▶ **Problem**: Restrict the output to the lines below starting at the one that contains "obj.data.transform(world)" and ending at the one that contains "WHITE = (1.0, 1.0, 1.0, 1.0)", and restate them word for word, both ends included.

▶ **Input**:
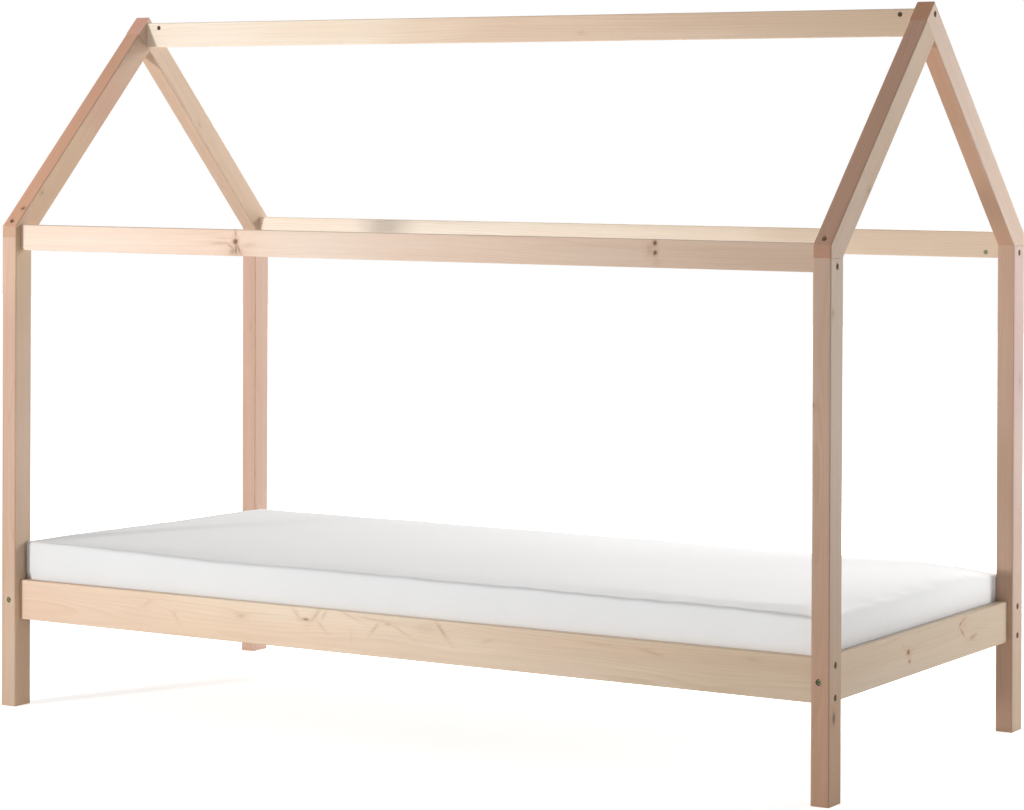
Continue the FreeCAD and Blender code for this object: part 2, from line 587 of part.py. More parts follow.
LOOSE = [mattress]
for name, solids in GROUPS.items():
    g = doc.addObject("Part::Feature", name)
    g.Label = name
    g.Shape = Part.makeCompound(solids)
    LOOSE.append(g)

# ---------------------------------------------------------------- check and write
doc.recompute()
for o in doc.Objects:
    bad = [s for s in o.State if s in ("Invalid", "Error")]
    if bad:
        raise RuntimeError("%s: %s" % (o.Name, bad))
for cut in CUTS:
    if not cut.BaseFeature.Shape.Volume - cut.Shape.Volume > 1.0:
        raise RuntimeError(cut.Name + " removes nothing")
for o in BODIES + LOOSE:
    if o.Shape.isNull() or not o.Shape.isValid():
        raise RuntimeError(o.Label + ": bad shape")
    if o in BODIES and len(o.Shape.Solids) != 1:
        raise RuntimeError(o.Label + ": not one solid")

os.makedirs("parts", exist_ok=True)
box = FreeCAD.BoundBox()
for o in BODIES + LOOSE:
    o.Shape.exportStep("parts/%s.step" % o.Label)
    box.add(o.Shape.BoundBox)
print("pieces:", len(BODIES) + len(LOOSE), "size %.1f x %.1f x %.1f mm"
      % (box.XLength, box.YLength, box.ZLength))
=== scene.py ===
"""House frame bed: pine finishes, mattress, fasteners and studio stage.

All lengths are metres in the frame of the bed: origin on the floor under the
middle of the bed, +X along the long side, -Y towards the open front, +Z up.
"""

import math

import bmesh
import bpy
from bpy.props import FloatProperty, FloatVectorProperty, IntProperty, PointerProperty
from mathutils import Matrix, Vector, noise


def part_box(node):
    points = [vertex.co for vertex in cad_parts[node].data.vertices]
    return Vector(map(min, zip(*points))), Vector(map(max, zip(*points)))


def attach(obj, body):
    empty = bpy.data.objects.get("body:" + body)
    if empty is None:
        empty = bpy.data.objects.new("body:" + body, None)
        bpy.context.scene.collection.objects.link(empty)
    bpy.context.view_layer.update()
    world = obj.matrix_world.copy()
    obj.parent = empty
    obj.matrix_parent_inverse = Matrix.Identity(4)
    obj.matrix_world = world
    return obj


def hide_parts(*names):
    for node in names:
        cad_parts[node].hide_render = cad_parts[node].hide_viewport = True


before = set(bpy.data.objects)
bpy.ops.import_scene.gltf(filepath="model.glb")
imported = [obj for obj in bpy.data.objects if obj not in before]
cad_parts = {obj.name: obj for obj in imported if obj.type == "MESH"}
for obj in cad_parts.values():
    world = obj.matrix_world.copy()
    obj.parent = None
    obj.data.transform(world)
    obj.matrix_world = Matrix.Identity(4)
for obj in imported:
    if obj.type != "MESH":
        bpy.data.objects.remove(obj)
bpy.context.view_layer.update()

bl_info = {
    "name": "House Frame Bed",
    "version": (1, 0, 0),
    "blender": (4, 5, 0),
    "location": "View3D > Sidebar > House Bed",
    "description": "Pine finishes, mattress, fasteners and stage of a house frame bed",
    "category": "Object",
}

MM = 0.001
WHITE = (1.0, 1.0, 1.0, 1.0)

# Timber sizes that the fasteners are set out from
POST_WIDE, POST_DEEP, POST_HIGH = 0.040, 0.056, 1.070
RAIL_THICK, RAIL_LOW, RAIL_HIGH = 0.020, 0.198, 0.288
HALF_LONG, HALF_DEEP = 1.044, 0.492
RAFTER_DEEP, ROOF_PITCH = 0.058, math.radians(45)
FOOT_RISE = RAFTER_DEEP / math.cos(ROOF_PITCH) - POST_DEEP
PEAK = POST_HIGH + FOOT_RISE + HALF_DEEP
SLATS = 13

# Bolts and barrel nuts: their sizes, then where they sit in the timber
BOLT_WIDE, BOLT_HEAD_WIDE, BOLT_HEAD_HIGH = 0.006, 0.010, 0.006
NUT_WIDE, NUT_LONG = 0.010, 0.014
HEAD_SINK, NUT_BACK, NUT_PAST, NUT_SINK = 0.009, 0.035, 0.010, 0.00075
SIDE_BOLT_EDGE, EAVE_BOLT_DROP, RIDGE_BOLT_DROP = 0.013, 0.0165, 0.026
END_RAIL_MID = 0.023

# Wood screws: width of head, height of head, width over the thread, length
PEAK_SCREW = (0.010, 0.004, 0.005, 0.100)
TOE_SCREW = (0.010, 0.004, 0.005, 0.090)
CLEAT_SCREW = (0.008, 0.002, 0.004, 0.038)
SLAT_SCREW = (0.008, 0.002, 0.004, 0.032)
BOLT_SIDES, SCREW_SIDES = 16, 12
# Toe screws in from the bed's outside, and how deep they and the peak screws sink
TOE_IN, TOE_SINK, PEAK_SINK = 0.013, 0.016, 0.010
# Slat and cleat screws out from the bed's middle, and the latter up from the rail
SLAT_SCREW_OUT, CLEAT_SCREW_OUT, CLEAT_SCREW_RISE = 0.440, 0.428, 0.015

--

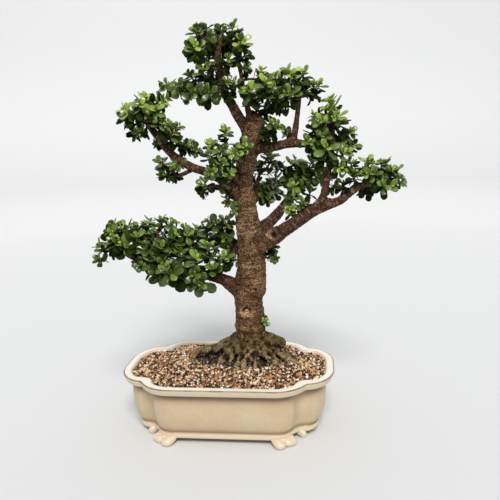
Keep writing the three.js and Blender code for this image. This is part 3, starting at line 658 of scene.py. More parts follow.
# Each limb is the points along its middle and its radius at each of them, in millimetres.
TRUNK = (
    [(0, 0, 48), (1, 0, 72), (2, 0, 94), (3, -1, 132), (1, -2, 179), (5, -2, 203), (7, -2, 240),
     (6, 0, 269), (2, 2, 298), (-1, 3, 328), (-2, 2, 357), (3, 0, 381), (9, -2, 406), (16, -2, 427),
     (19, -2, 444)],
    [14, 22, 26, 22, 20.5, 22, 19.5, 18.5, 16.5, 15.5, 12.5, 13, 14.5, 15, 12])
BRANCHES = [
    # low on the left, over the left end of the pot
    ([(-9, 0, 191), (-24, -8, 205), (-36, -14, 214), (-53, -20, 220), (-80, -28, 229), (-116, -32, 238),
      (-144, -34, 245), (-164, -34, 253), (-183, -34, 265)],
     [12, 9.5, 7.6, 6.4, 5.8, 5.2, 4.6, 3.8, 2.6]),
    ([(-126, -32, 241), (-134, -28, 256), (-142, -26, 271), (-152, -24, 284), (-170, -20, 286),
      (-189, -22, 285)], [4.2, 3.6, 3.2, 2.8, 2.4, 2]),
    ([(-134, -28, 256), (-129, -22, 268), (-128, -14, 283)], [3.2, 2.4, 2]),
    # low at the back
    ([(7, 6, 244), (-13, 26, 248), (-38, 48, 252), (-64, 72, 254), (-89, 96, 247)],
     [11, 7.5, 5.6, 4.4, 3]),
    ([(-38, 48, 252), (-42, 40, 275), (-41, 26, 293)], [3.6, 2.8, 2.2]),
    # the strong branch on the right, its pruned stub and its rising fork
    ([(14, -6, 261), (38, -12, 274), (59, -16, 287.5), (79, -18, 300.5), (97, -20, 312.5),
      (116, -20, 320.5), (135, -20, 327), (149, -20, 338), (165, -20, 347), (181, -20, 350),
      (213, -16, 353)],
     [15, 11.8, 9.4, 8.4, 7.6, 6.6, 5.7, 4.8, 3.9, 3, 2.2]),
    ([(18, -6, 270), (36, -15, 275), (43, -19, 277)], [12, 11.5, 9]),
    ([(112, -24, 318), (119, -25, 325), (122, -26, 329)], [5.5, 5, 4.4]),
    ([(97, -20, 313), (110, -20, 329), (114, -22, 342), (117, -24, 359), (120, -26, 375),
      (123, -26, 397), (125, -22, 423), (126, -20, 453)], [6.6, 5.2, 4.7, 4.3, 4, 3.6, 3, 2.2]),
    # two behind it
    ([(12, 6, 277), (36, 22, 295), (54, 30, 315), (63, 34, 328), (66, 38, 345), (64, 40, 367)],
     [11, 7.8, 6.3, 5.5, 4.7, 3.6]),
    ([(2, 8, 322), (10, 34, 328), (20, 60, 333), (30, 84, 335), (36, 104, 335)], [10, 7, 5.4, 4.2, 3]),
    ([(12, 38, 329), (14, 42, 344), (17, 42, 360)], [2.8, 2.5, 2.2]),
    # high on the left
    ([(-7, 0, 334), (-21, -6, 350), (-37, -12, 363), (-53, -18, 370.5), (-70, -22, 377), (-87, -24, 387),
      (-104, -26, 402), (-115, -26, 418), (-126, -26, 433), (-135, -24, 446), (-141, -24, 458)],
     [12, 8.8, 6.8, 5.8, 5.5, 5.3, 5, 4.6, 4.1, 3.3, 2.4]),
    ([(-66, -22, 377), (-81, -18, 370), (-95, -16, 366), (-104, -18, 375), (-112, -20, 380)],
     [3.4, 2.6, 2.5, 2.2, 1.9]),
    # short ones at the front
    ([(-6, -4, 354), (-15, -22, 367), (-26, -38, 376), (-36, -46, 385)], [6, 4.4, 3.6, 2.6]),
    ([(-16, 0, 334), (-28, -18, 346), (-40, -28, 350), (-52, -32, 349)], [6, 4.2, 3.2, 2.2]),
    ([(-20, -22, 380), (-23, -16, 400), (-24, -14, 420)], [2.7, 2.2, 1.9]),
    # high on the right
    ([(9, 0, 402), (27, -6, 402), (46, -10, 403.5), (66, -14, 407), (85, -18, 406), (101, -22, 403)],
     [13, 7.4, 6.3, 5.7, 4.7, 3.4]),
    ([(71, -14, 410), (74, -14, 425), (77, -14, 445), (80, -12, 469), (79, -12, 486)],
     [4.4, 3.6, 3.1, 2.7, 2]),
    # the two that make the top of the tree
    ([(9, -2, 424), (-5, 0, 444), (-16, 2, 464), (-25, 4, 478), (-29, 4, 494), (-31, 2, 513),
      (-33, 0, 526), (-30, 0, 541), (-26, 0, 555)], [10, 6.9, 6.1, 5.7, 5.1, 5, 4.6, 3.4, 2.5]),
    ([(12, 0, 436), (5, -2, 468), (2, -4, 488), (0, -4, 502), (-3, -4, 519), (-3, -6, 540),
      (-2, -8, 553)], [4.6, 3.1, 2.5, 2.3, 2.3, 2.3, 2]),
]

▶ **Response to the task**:
    obj.data.transform(world)
    obj.matrix_world = Matrix.Identity(4)
for obj in imported:
    if obj.type != "MESH":
        bpy.data.objects.remove(obj)
bpy.context.view_layer.update()

bl_info = {
    "name": "House Frame Bed",
    "version": (1, 0, 0),
    "blender": (4, 5, 0),
    "location": "View3D > Sidebar > House Bed",
    "description": "Pine finishes, mattress, fasteners and stage of a house frame bed",
    "category": "Object",
}

MM = 0.001
WHITE = (1.0, 1.0, 1.0, 1.0)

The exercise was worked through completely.